After 35 years, the sports staple at 9501 Lomas NE has closed, said owner Dick Mann during a recent visit at the site, which will be transformed into a self-storage facility in the new few months.
When the business first opened in 1983, eager softball and baseball players would show up in droves to improve their skills at the outdoor batting cages, said Mann, 68, who won’t miss the tedious aspects of running the enterprise, particularly the net mending. “I can do it blindfolded,” he said.
The business also sold bats and repaired gloves.
Back in the day, “It (the facility) was really a neat setup for anyone that needed to fine tune their swings and stances” before playing a game,” said Mann, who also owns the land. But in recent years, Mann said he saw a dip in sales as indoor facilities began to siphon off clientele and many of his adult league clients gave up the sport, especially softball players.
“They just weren’t showing up like they used to,” said Mann.
“A lot of baby boomers got older,” he added, referring to the bum knees, aching shoulders, and sore arms and backs of his former clientele. “A lot of the younger guys and gals haven’t picked up the slack.”
Mann still runs a second outdoor batting cage facility called Sluggers on Montgomery, which has a variety of machines set to a variety of pitching speeds, and seems to be holding its own.
In the meantime, he’s launching ABQ Self Storage on Lomas, which he believes will be more lucrative. The adjacent area is home to several large apartment complexes for folks needing extra space, said Mann.
“Self-storage facilities seem to be popping up in every neighborhood and most are 95 percent rented,” said Mann, who is investing $300,000 to transform the 3/4-acre site into a 100-unit facility, where the majority of spaces will be 10-by-10-foot units.
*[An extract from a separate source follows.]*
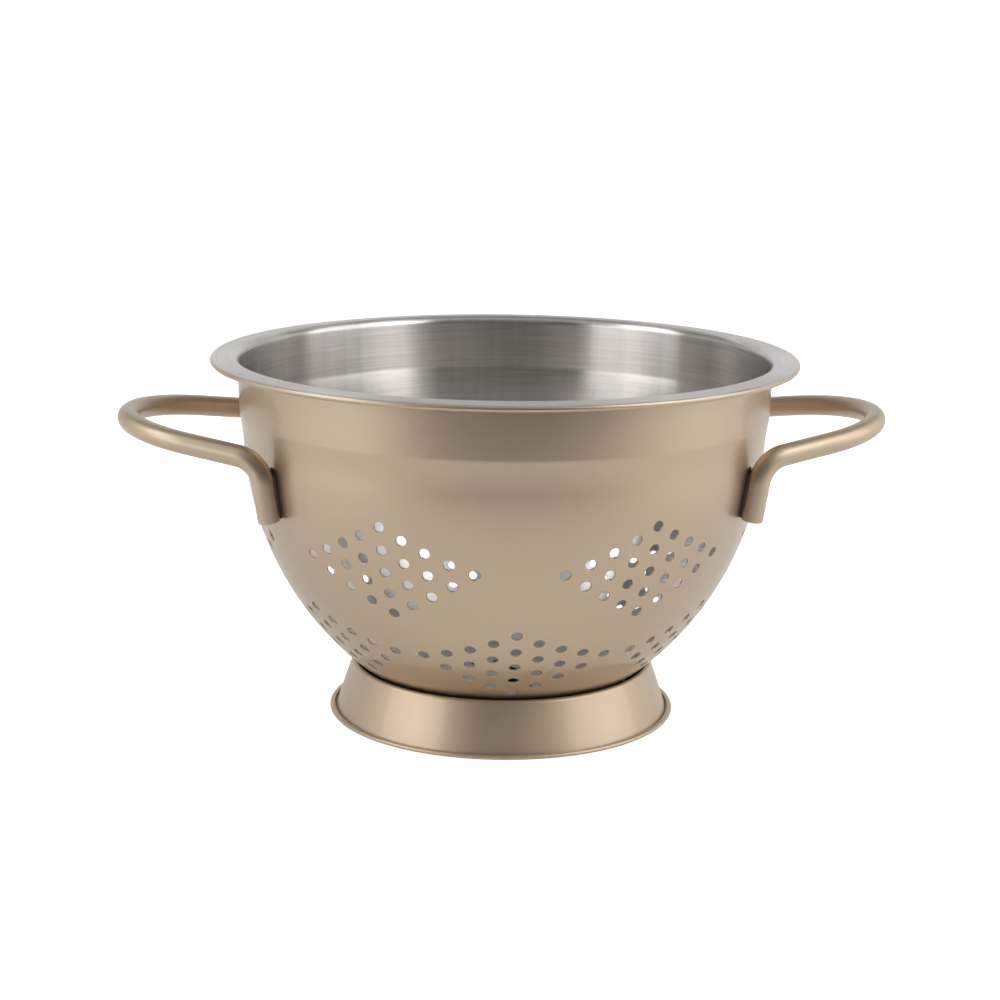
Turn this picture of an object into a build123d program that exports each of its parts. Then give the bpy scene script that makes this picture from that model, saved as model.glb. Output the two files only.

One in 11 households rents a self-storage unit, at a national average cost of $87.15 per month, according to statistics compiled by SpareFoot, a startup that provides listings for self-storage units. Last year, the industry’s annual revenue was estimated at $38 billion.
By late April, Mann said the facility — comprised of customized, prefabricated metal structures — should be assembled. The enclosed site will have gated access with keypad entry. “It’ll be well-lit with security cameras,” said Mann, adding that there also will be an attendant living on site.